Various Artists: Summer of Soul 

Lavender Country: Blackberry Rose and Other Songs & Sorrows

Hermeto Pascoal: Planetário da Gávea 

Hermeto Pascoal: Hermeto (not out yet, but fuck it–it’s worth planning for!)

 

What a Guy! (July 30, 2018, Columbia, MO)

Nicole and I simply celebrated the great Buddy Guy’s 82nd birthday by pulling three of his nicest CDs and grooving through the afternoon (she was working on school tasks-it’s in the offing-and I was working on a novel by the great Mississippi writer Larry Brown (Joe – I’m gonna have to check out the film adaptation). Buddy, by the way, is a Louisianan by birth.

Vanguard’s A Man and the Blues has an oddly quiet vibe. I’m not sure if it’s the mix or the playing, but the effect is actually pleasurable. Guy plays precisely and thoughtfully (head-down, locked-in style), and even the rock cover and the instros, never my favorite Buddy modes, are inspired. He’s also got the great Otis Spann riding shotgun and also playing with great subtlety. My faves are the title track, “One Room Country Shack,” and “Mary Had a Little Lamb.”

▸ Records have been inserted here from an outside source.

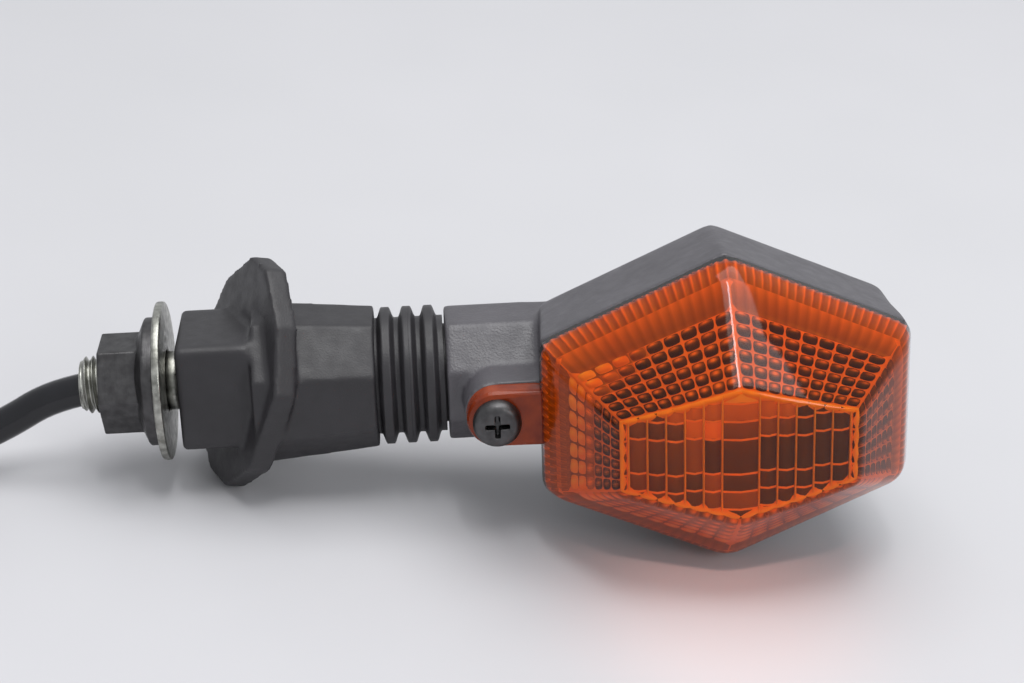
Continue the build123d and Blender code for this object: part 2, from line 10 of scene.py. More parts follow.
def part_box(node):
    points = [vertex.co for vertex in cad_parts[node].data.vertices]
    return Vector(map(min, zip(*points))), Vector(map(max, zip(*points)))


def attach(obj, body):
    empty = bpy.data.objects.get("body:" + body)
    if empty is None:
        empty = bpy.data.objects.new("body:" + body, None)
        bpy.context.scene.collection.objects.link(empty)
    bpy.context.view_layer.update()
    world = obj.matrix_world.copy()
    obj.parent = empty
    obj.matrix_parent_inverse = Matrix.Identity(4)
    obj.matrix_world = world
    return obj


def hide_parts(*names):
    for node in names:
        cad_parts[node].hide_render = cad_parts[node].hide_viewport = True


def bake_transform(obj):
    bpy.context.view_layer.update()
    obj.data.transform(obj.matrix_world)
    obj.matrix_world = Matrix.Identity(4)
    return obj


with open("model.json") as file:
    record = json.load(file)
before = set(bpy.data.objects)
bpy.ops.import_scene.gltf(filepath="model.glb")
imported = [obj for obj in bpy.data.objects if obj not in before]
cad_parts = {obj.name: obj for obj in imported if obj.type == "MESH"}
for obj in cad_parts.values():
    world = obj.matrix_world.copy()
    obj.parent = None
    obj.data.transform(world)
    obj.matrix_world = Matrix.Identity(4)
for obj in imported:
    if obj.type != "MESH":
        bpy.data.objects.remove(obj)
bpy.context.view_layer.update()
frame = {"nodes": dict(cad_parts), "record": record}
nodes = frame["nodes"]
MM = 0.001
scene = bpy.context.scene
scene.view_settings.view_transform = "Standard"


def box_mm(node):
    """The two corners of a CAD node's box, in millimetres."""
    return [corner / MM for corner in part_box(node)]


def clamp(share):
    return min(max(share, 0.0), 1.0)


# ---------------------------------------------------------------- places, in millimetres
lens_low, lens_high = box_mm("lens")
bellows_low, bellows_high = box_mm("bellows")
spring_low, spring_high = box_mm("contact_spring")
screw_low, screw_high = box_mm("lens_screw")
stud_low = box_mm("threaded_stud")[0]

# Six-sided outlines: half the width, half the height at the sides and at the peaks
rim = (30.3, 13.4, 27.0)
face = (19.1, 6.4, 11.6)
lamp_x = lens_high.x - rim[0]
stem_z = (lens_low.z + lens_high.z) / 2

# Distances in front of the stem axis
rim_front = 20.0
band_front = 24.2
face_front = -lens_low.y


def inset(outline, amount):
    """The six-sided outline moved inwards by the same distance on every side."""
    half_width, side, peak = outline
    slope = math.hypot(half_width, peak - side) / half_width
    rise = (peak - side) / half_width
    new_peak = peak - amount * slope
    return (half_width - amount, new_peak - rise * (half_width - amount), new_peak)


# ---------------------------------------------------------------- camera
view_place = Vector((42.2, -351.7, 156.3))
view_forward = Vector((0.0368, 0.9169, -0.3974))
view_up = Vector((0.0524, 0.3954, 0.917))
camera_data = bpy.data.cameras.new("camera")
camera_data.sensor_width = 36.0
camera_data.lens = 79.1
camera_data.clip_start = 0.01
camera = bpy.data.objects.new("camera", camera_data)
scene.collection.objects.link(camera)
forward = view_forward.normalized()
sideways = forward.cross(view_up).normalized()
axes = Matrix((sideways, sideways.cross(forward), -forward)).transposed()
camera.matrix_world = Matrix.Translation(view_place * MM) @ axes.to_4x4()
scene.camera = camera

# ---------------------------------------------------------------- resting surface
surface_slope_x = -0.0934
surface_slope_y = 0.0792


def surface_height(x, y):
    """Height of the resting surface under a point, in millimetres."""
    return lens_low.z + surface_slope_x * (x - lamp_x) + surface_slope_y * (y + rim_front)


# ---------------------------------------------------------------- lead
sheath_radius = 2.8
strand = 2 * sheath_radius + 0.1
lying_height = 3.8
coil_mid = 26.0
inner_turn = coil_mid - strand / 2
outer_turn = coil_mid + strand / 2
lead_points = [
    Vector((-6.0, 0.0, 0.0)),
    Vector((-19.5, 0.0, 0.0)),
    Vector((-33.0, -1.5, -7.4)),
    Vector((-47.0, -5.0, surface_height(-47.0, -5.0) + lying_height)),
    Vector((-60.5, -7.0, surface_height(-60.5, -7.0) + lying_height)),
]
coil_centre = Vector((-66.5, -7.0 - coil_mid + strand / 2, 0.0))
coil_centre.z = surface_height(coil_centre.x, coil_centre.y)
coil_up = Vector((-surface_slope_x, -surface_slope_y, 1.0)).normalized()
coil_x = Vector((1.0, 0.0, surface_slope_x)).normalized()
coil_y = coil_up.cross(coil_x)


def on_coil(x, y, height):
    """A point beside the coil's centre, at a height above the resting surface."""
    return coil_centre + coil_x * x + coil_y * y + coil_up * height


# One turn and a sixth in degrees, growing by a strand and climbing over the lead at some corners
enter_angle = 90.0
leave_angle = 510.0
growth_start = 180.0
growth_span = 270.0
corner_count = 20
corner_angle = (leave_angle - enter_angle) / corner_count
climbing_height = {14: 7.4, 15: 10.4, 16: 10.4, 17: 6.4}
for k in range(corner_count):
    angle = enter_angle + (k + 0.5) * corner_angle
    grown = clamp((angle - growth_start) / growth_span)
    radius = (inner_turn + strand * grown) / math.cos(math.radians(corner_angle / 2))
    turn = math.radians(angle)
    height = climbing_height.get(k, lying_height)
    lead_points.append(on_coil(radius * math.cos(turn), radius * math.sin(turn), height))

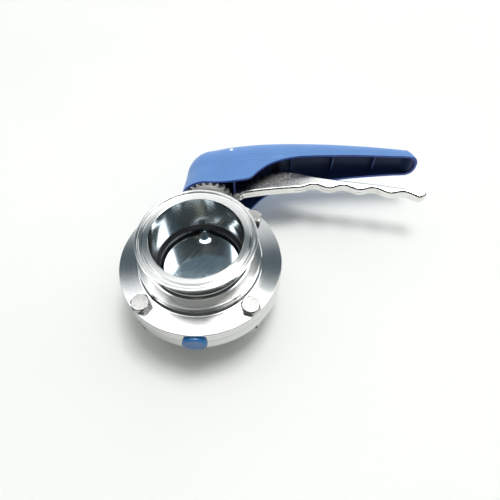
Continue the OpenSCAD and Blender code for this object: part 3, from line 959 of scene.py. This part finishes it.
pin_end = max(across for across, y, share in half_section(PIN_X, 0.0) if y >= END_Y) + 0.4
pin = joined(
    moved(lathe(fillet([(0, MID - 19), (2.5, MID - 19, 0.4), (2.5, MID + 19, 0.4), (0, MID + 19)], 3), 48),
          shift(PIN_X, PIN_Y)),
    *[moved(lathe(fillet([(0, 17), (1.7, 17, 0.2), (1.7, pin_end, 0.3), (0, pin_end)], 3), 32),
            shift(PIN_X, END_Y, MID) @ spin(flip, "X")) for flip in (0, 180)])
hinge_pin = piece(build("hinge_pin", pin), "handle", "fastener_steel", "trigger_pin")
hinge_pin.data.materials[0] = MATERIALS["pin_steel"]


# ---- Trigger ----
def wave(x):
    """Height of the finger waves."""
    return 86.3 - 0.00112 * (x - 95) ** 2 + 2 * math.cos(2 * math.pi * (x - 97) / 27.5)


WAVE_START, WAVE_END = 84, 192
outline = [(22.4, 74), (30.5, 74)]
outline += bezier((31.5, 76.4), (48, 80.5), (66, 82.4), (WAVE_START, wave(WAVE_START)), 16)
wave_xs = [WAVE_START + (WAVE_END - WAVE_START) * k / 108 for k in range(1, 109)]
outline += [(x, wave(x)) for x in wave_xs]
outline += bezier((195.5, 75.6), (199.5, 77.5), (200, 80), (195.5, 81.8), 10)
outline += [(160, 88.4), (122, 94), (100, 98)]
outline += bezier((88, 101.2), (74, 106), (58, 104.5), (44, 98), 14)
outline += [(34, 97), (26.3, 112)]
eye = [math.radians(10 + 170 * k / 18) for k in range(19)]
outline += [(PIN_X + 6.3 * math.cos(a), PIN_Y + 6.3 * math.sin(a)) for a in eye]
outline += [(20.5, 98), (22.4, 79.5)]
TRIGGER_HALF = 4.65
SPRING_X = 62
trigger = build("squeeze_trigger", prism(outline, MID - TRIGGER_HALF, MID + TRIGGER_HALF))
pawl_outline = [(19.7, -0.7), (22.8, -1.8), (24, -1.8), (24, 1.8), (22.8, 1.8), (19.7, 0.7)]
pawl = prism(pawl_outline, PLATE_Y + 0.2, PLATE_Y + PLATE_T - 0.2)
post = lathe([(0, 100), (1.8, 100), (1.8, 106.5), (1.3, 107), (0, 107)], 32)
bevel(trigger, 2.2, 7, 45, clamp=False)
cut(trigger, "UNION", moved(pawl, STEM), moved(post, shift(x=SPRING_X) @ STEM))
cut(trigger, "DIFFERENCE", moved(bar(2.55, 20, 70, 40), shift(PIN_X, PIN_Y)))
piece(trigger, "trigger", "cast_metal", "trigger", sharp=35)


# ---- Spring ----
def coil(radius, wire, low, high, turns):
    """Compression spring about the stem's direction, with closed ends."""
    steps, sides = 28, 10
    total = turns * steps
    verts, faces = [], []
    path = []
    for i in range(total + 1):
        t = i / total
        ease = t - 0.55 * math.sin(2 * math.pi * t) / (2 * math.pi)
        a = 2 * math.pi * i / steps
        height = low + wire + (high - low - 2 * wire) * ease
        path.append(Vector((radius * math.cos(a), radius * math.sin(a), height)))
    for i, p in enumerate(path):
        along = (path[min(i + 1, total)] - path[max(i - 1, 0)]).normalized()
        out = Vector((p.x, p.y, 0)).normalized()
        other = along.cross(out)
        for k in range(sides):
            a = 2 * math.pi * k / sides
            verts.append(tuple(p + wire * (math.cos(a) * out + math.sin(a) * other)))
    for i in range(total):
        for k in range(sides):
            n = (k + 1) % sides
            faces.append([i * sides + k, i * sides + n, (i + 1) * sides + n, (i + 1) * sides + k])
    faces.append(list(range(sides))[::-1])
    faces.append([total * sides + k for k in range(sides)])
    return verts, faces


spring_low, spring_high = box_mm("trigger_spring")
spring_shape = coil(3.6, 0.6, spring_low.y, spring_high.y, 9)
spring = build("return_spring", moved(spring_shape, shift(x=SPRING_X) @ STEM))
piece(spring, "handle", "spring_steel", "trigger_spring")
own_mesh(spring)


# ---- Floor, light and surroundings ----
floor_mesh = bpy.data.meshes.new("floor")
half = 6.0
floor_corners = [(-half, -half, 0), (half, -half, 0), (half, half, 0), (-half, half, 0)]
floor_mesh.from_pydata(floor_corners, [], [(0, 1, 2, 3)])
floor_mesh.materials.append(floor_paint())
floor = bpy.data.objects.new("floor", floor_mesh)
scene.collection.objects.link(floor)
floor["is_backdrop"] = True


def soft_light(name, size_x, size_y, power, place, target, color=(1, 1, 1)):
    data = bpy.data.lights.new(name, "AREA")
    data.shape = "RECTANGLE"
    data.size, data.size_y = size_x, size_y
    data.energy = power
    data.color = color
    obj = bpy.data.objects.new(name, data)
    scene.collection.objects.link(obj)
    obj.location = place
    obj.rotation_mode = "QUATERNION"
    obj.rotation_quaternion = (Vector(target) - Vector(place)).to_track_quat("-Z", "Y")


soft_light("overhead", 0.85, 0.85, 36.5, (0.4, 0.44, 2.55), (0.03, 0.0, 0.0), (1.0, 0.985, 0.96))


class Surround:
    """The studio round the object: panels of light by direction, each with soft edges."""

    def __init__(self):
        self.world = bpy.data.worlds.new("studio")
        scene.world = self.world
        self.world.use_nodes = True
        self.tree = self.world.node_tree
        direction = self.tree.nodes.new("ShaderNodeTexCoord").outputs["Generated"]
        split = self.tree.nodes.new("ShaderNodeSeparateXYZ")
        self.tree.links.new(direction, split.inputs[0])
        self.x, self.y, self.z = split.outputs
        self.mirrored = None        # light seen in shiny surfaces
        self.spilled = None         # light that falls on dull ones

    def step(self, value, low, high):
        node = self.tree.nodes.new("ShaderNodeMapRange")
        node.interpolation_type = "SMOOTHSTEP"
        self.tree.links.new(value, node.inputs["Value"])
        node.inputs["From Min"].default_value = low
        node.inputs["From Max"].default_value = high
        return node.outputs[0]

    def times(self, a, b):
        node = self.tree.nodes.new("ShaderNodeMath")
        node.operation = "MULTIPLY"
        self.tree.links.new(a, node.inputs[0])
        self.tree.links.new(b, node.inputs[1])
        return node.outputs[0]

    def panel(self, color, *limits, dull=False):
        """Adds color where every limit holds: (axis, from, to) rises from the one value to the other."""
        mask = None
        for axis, low, high in limits:
            value = self.step(getattr(self, axis), low, high) if low < high else self.fall(axis, high, low)
            mask = value if mask is None else self.times(mask, value)
        node = self.tree.nodes.new("ShaderNodeMix")
        node.data_type = "RGBA"
        self.tree.links.new(mask, node.inputs["Factor"])
        node.inputs[6].default_value = (0, 0, 0, 1)
        node.inputs[7].default_value = (*color, 1)
        before = self.spilled if dull else self.mirrored
        total = node.outputs[2]
        if before is not None:
            add = self.tree.nodes.new("ShaderNodeMix")
            add.data_type = "RGBA"
            add.blend_type = "ADD"
            add.clamp_result = False
            add.inputs["Factor"].default_value = 1.0
            self.tree.links.new(before, add.inputs[6])
            self.tree.links.new(total, add.inputs[7])
            total = add.outputs[2]
        if dull:
            self.spilled = total
        else:
            self.mirrored = total

    def fall(self, axis, low, high):
        node = self.tree.nodes.new("ShaderNodeMath")
        node.operation = "SUBTRACT"
        node.inputs[0].default_value = 1.0
        self.tree.links.new(self.step(getattr(self, axis), low, high), node.inputs[1])
        return node.outputs[0]

    def close(self, seen):
        """Joins the panels to the world. The camera itself sees one plain tone."""
        path = self.tree.nodes.new("ShaderNodeLightPath").outputs
        color = self.mirrored
        for ray, tone in (("Is Diffuse Ray", self.spilled), ("Is Camera Ray", seen)):
            mix = self.tree.nodes.new("ShaderNodeMix")
            mix.data_type = "RGBA"
            self.tree.links.new(path[ray], mix.inputs["Factor"])
            self.tree.links.new(color, mix.inputs[6])
            if hasattr(tone, "is_output"):
                self.tree.links.new(tone, mix.inputs[7])
            else:
                mix.inputs[7].default_value = (*tone, 1)
            color = mix.outputs[2]
        self.tree.links.new(color, self.tree.nodes["Background"].inputs["Color"])


around = Surround()
around.panel((0.085, 0.123, 0.148), ("z", -0.1, 0.0), ("y", -0.45, -0.1))
around.panel((0.045, 0.053, 0.053), ("y", -0.1, -0.45))
around.panel((0.2, 0.17, 0.12), ("y", -0.52, -0.62), ("x", -0.28, -0.12), ("x", 0.12, -0.04),
             ("z", 0.6, 0.7))
around.panel((0.22, 0.22, 0.21), ("z", 0.4, 0.0), ("y", -0.4, -0.1))
around.panel((1.35, 1.35, 1.32), ("y", 0.57, 0.62), ("z", 0.84, 0.78))
around.panel((4.2, 4.2, 4.15), ("y", -0.1, 0.0), ("y", 0.44, 0.36), ("x", -0.72, -0.62),
             ("x", 0.72, 0.62), ("z", 0.45, 0.55))
around.panel((0.08, 0.08, 0.08), ("z", -0.1, 0.0), dull=True)
around.panel((0.44, 0.44, 0.43), ("y", -0.4, 0.4), dull=True)
around.panel((0.28, 0.29, 0.28), ("x", -0.4, 0.4), dull=True)
around.close((0.95, 0.98, 0.95))

scene.view_settings.view_transform = "Standard"
scene.view_settings.look = "None"
scene.view_settings.exposure = 0.0
scene.cycles.max_bounces = 10
scene.cycles.glossy_bounces = 8

low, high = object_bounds()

Guy’s in wilder, faster gunslingin’ mode on Buddy Guy & Junior Wells Play the Blues – might it be the presence of Slowhand on guit and behind the board (technically) on eight songs? It also helps that Wells, one of his favorite running buddies, is on hand, handling most of the vocals and harp, of course. Funny thing: maybe I don’t get out much, but I think Guy’s a very underappreciated vocalist, in fact, a better singer than Wells, who often sounds like he’s trying too hard to me. Patched together from two sessions (in ’70 and ’72), with Dr. John and The J. Geils Band also on hand but understanding their place.

Sweet Tea is kind of amusing: it’s catnip for the blues fan who wishes those Fat Possum records were more steady, as well as for those who wish Buddy would put a serrated edge on a record once in awhile. I’m in the latter category, and I also prefer Guy just cuttin’ the fuck loose – which is why I’m always quick to reach for it (the perfect other bookend, in this case). In case anyone hasn’t been convinced the man is a class act, he picks seven fine Fat Possum artist copyrights (courtesy Junior Kimbrough, T-Model Ford, Robert Cage and Cedell Davis) and even employs Ford’s infamous drummer Spam for the session. It doesn’t replace the originals, folks–it’s a loving, respectful homage to that label’s aesthetic.

Short-shrift Division:

Erroll Garner: Nightconcert – Newly-unearthed mid-Sixties live recording with Garner jubilantly and mischievously dancing across 16 standards. Not as rapturous as Concert by The Sea – but, goddam, that’s a tall order. (I can’t confirm that the above clip is from the same show, but it’s the same vintage.)

Hermeto Pascoal: Cérebro Magnético – Who is this guy? I can’t quit listening long enough to do a little research beyond that he’s Brazilian and he’s a brave experimenter.